Soap, candles, purses, T-shirts: each week, the green-minded gather at the Road Less Traveled store in Santa Ana for classes on fashioning a variety of common household products from environmentally friendly materials — items that might otherwise require a hunting expedition through the aisles of Wal-Mart.

"Part of the green movement is making things yourself," says Delilah Snell, the store's owner. "Repurposed used items, collages, pillowcases, aprons, transformed tees. We teach people how to make their own fashions."

And while the trend has been growing for the past few years, Snell said the recent economic downturn, which also is keeping people at home, might be fueling greater interest.

"Craft mafias" and online sites like Etsy, a forum for buying and selling handmade items, have caught fire in recent years, says Victor Domine, spokesman for the Craft and Hobby Association — so much so that the group hosted a green-themed trade show in Anaheim in January.

"Instead of a blue-haired old woman being the crafting market, there's now a horn-rimmed glasses, tattooed demographic," Domine said. "And they're creative — what some are calling the creative lifeblood of craft."

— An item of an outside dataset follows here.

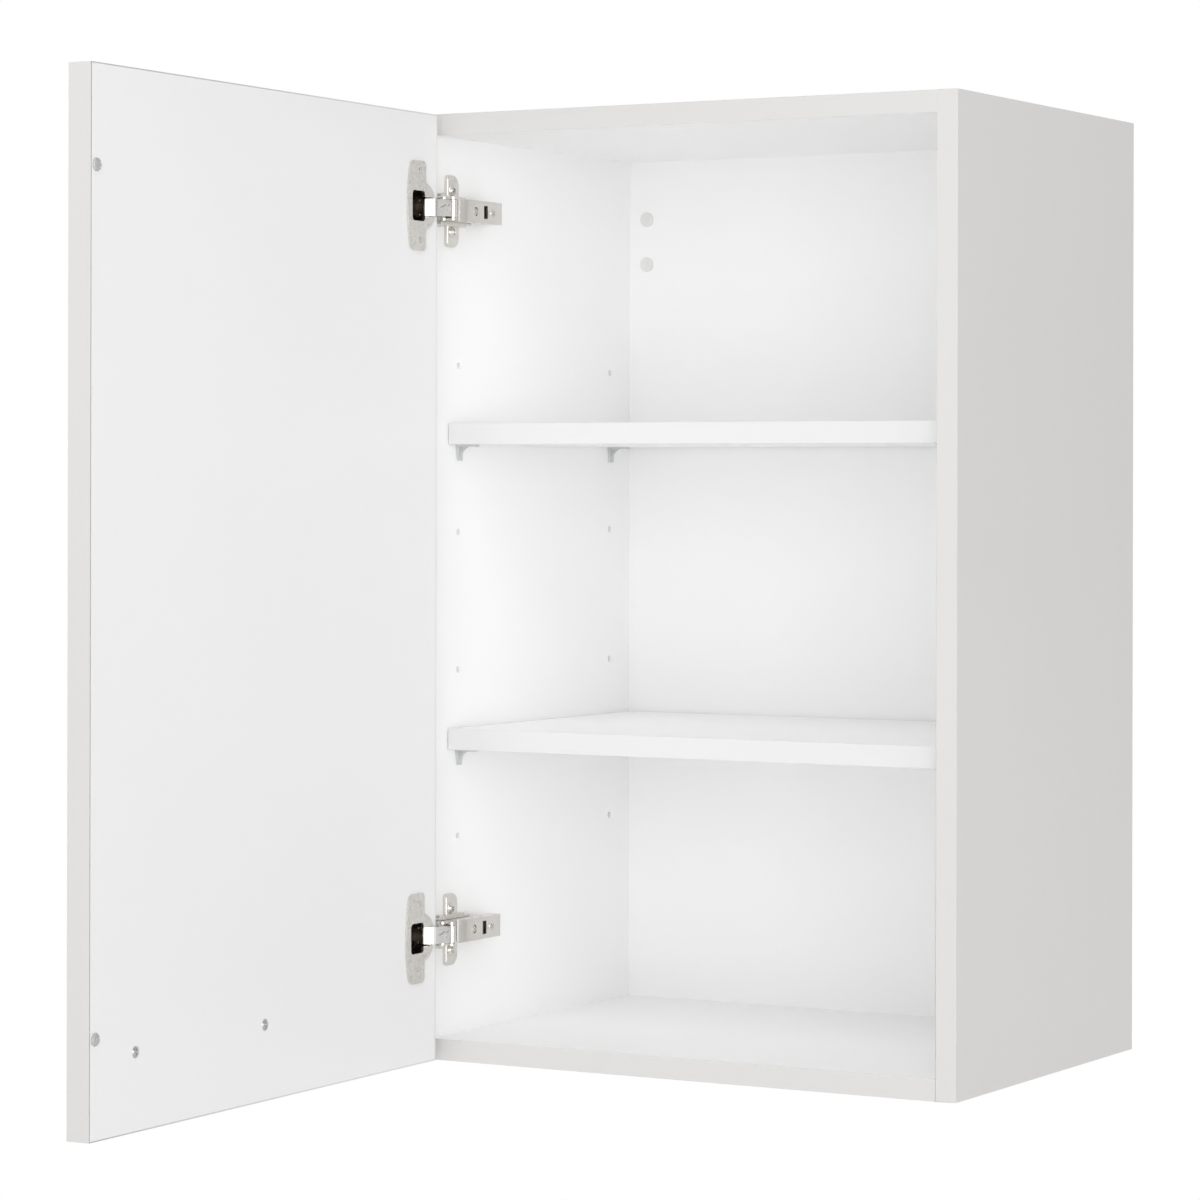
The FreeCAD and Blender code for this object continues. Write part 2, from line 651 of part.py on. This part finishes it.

They're known as "indy crafters" and are the folks who knit iPod covers instead of crochet poodles, he said, as well as a variety of other products useful around the home: repurposing jeans and sweaters, or fusing plastic bags to make jackets — often with their own irreverent sense of style.

For many in this group, often people 30 and under, the environment is a high priority.

His association is still gathering data to determine whether the recession is providing a boost to home crafting, but one early figure is telling: in a 2008 holiday season online survey by Michaels Stores Inc., 58 percent out of a pool of 1,000 survey respondents said they were more likely to make gifts for the holidays than they had been the year before, while large margins also said they were cutting back on travel, toys and electronics.

For Snell, the trend seems obvious, as the crafting classes conducted by her niece, Nicole Stevenson, as well as home-grown food classes, are getting more crowded.

"There's such a strong response," she said. "People are making their own things again. It's getting bigger because of the economic situation; it's coming out of local economies embraced by young people getting back to their roots."